Dari penuturan Pak Heri, bangunan Vervoloog Malabar yang kondisinya saat ini terlihat mengenaskan kadang masih digunakan, walaupun hanya untuk rapat atau bila ada kegiatan tertentu saja. Bangunan ini memang sudah beberapa kali mengalami renovasi akibat rusak karena bencana alam.

Seingat Pak Heri, bangunan lama dari Vervoloog Malabar terdiri dari enam kelas, ditambah satu Ruang Guru dan satu Ruang Serbaguna. Saat ini yang tersisa hanya tiga ruangan saja. Bangunan ini tidak langsung menyentuh tanah, melainkan dengan konsep panggung. Terlihat ada beberapa batu penyangga bangunan di bagian bawahnya. Konstruksi penyangga bangunan masih menggunakan material yang asli, namun bagian bilik dan atapnya sudah diganti dengan yang baru.
Sambil bercerita, Pak Heri mengingat-ngingat bentuk asli sambil memetakan lokasi ruangan-ruangan Vervoloog Malabar pada zaman dulu. Bangunan lama membentuk persegi. Ada ruang kelas yang saling berhadapan. Bila dilihat dari bangunan yang tersisa sekarang, Ruang Guru berada di sebelah kanan, di sebelah kiri adalah Ruang Serbaguna, dan di bagian tengah adalah lapangan yang biasanya digunakan untuk upacara dan kegiatan olahraga. Bangunan Kelas 1, 2, dan 3 masih bisa kita lihat sampai sekarang.
Secara umum saat ini kondisi bangunan ini menyedihkan. Atapnya berlubang-lubang mengkhawatirkan. Beberapa atap seng terlepas, mungkin akibat angin yang cukup kencang. Menurut Pak Heri, penggantian atap sudah beberapa kali dilakukan, tapi karena faktor cuaca dan angin yang kencang, atap-atap itu lagi-lagi rusak. Sepertinya harus dipikirkan model dan bahan atap yang kuat yang dapat bertahan dalam kondisi cuaca di wilayah itu.

Bangunan ruang kelas selain Kelas 1, 2, dan 3, sudah tidak terlihat lagi. Lokasinya berada di seberang ruang kelas yang masih terlihat sekarang, terpisahkan oleh lapangan. Bangunan Serba Guna berada di sisi kiri bangunan sisa, masih terlihat sisa pondasi bangunan lamanya. Di lokasi ini sekarang tumbuh sebuah pohon yang bisa digunakan untuk berteduh. Jika sedang berdiri di samping pohon ini, kita bisa melihat Gunung Nini di kejauhan.

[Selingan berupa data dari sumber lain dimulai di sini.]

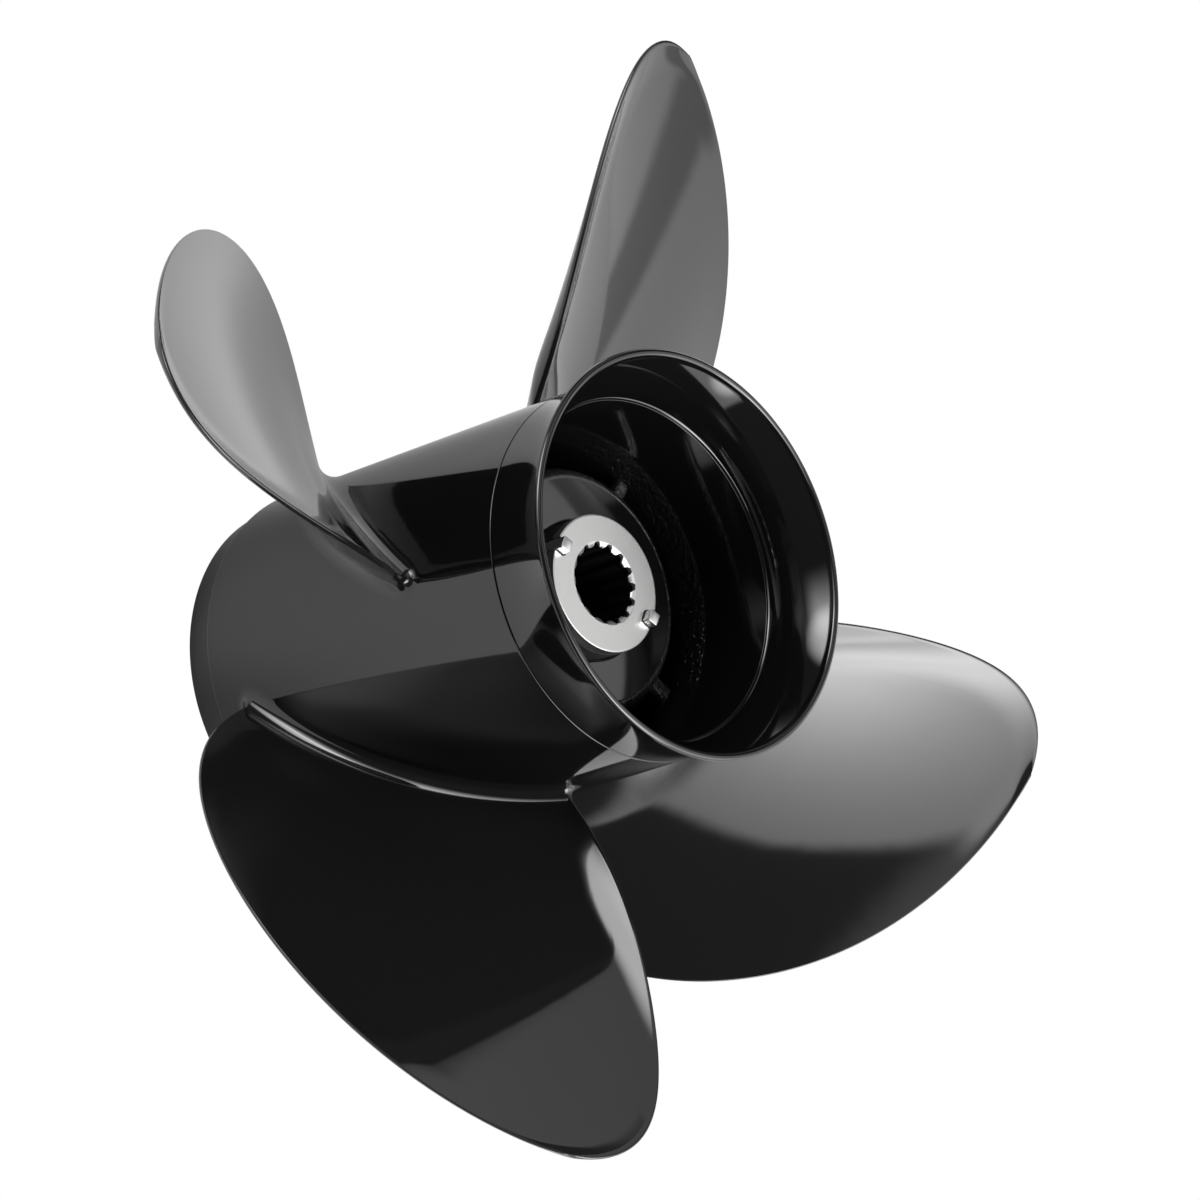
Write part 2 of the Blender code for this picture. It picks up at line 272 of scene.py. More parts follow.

Sebelah kanan bangunan adalah bekas Ruang Guru, bangunannya memang sudah tidak terlihat lagi. Menurut Pak Heri, ada pihak yang tidak bertanggungjawab membakar bangunan tersebut pada sekitar tahun 2004/2005. Karena bangunannya sudah tidak ada, maka bila hari sedang tidak mendung kita dapat melihat rangkaian Gunung Windu, Gunung Wayang, dan Gunung Bedil dengan jelas. Sebelum mengakhiri obrolan, Pak Heri menganjurkan agar saya menemui seorang guru yang sekarang sudah jadi kepala sekolah di SD ini, karena beliau merupakan salah satu lulusan dari Vervoloog Malabar.

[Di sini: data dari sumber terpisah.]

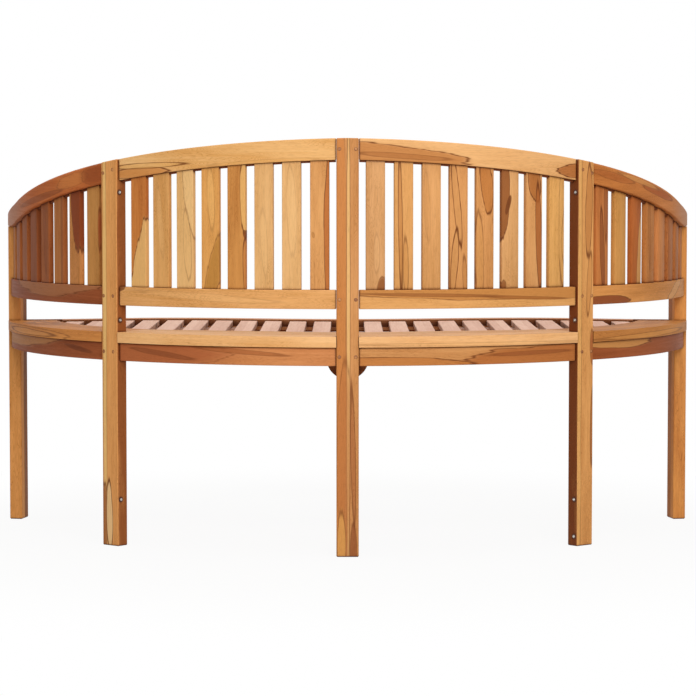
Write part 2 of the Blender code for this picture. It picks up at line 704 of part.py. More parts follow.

Saya sampaikan ucapan terima kasih seraya pamit kepada Pak Heri, lalu beranjak untuk bergabung dengan kawan-kawan lain di teras Vervoloog Malabar. Lain waktu saya akan mengunjungi Bapak Kepala Sekolah SDN Malabar 04 untuk berkenalan dan mendengarkan cerita darinya.
***
Alhamdulillah pernah mengenyam pendidikan di SDN Malabar 2 (peninggalan Tuan Bosscha)
Wah..
Apakah masih menyimpan dokumentasi saat bersekolah dulu?